The revised document resulted from identified deficiencies observed in the existing market infrastructure, Sanusi said while promising that an online document would be published by the bank indicating interim steps to achieve long term objectives. He also promised that CBN would strengthen the scheme to reflect greater responsibility of scheme management covering all aspects of risks, business management and operational resilience.
“The key recommendations in the revised document resulted from identified deficiencies when the existing market infrastructures were assessed against the current 24 BIS/IOSCO Principles for Financial Market Infrastructure (PFMI). It is pertinent to note that the key recommendations resulted from a much higher target for compliance than was possible in 2007, due to the significant progress already achieved. Specifically, the Central Bank of Nigeria shall: Ensure that henceforth, no national payments system shall invoke the principle of unwind. CBN will formally inform the industry that unwinds must not be invoked in any national payment system. Each payment scheme must define and formally document the exact point at which payments are deemed to be ‘final and irrevocable.”

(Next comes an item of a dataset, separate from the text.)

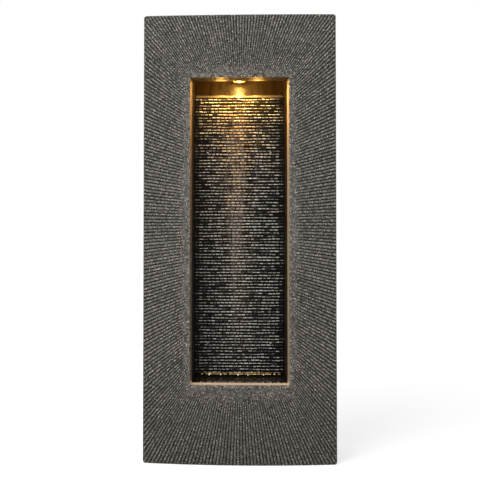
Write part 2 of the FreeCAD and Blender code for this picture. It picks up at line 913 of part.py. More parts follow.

Another disclosure by Sanusi is that the CBN will remove its implicit role of ‘Lender of Last Resort’ for the RTGS payment system by December 2016 and Deferred Net Settlement systems by December 2019.
He equally disclosed that the apex bank has licensed 18 Mobile Money Operators (MMOs) which are currently doing an average of over N1 billion worth of transactions per month but despite the success so far recorded, the Nigerian payments system continues to face daunting challenges of infrastructure deficit like power, communication network, etc, slow adoption of e-payments due to prevailing cash culture merchant’s apathy to POS terminals due to transaction fee, literacy level, cost of electronic banking services and low level of public awareness on the existence of some e-payment products.
He reiterated other challenges identified to include concentration of e-payment facilities in the urban centres, unavailability of financial services in most rural areas, lack of effective national identification system and absence of e-payment laws or National Payments System Act.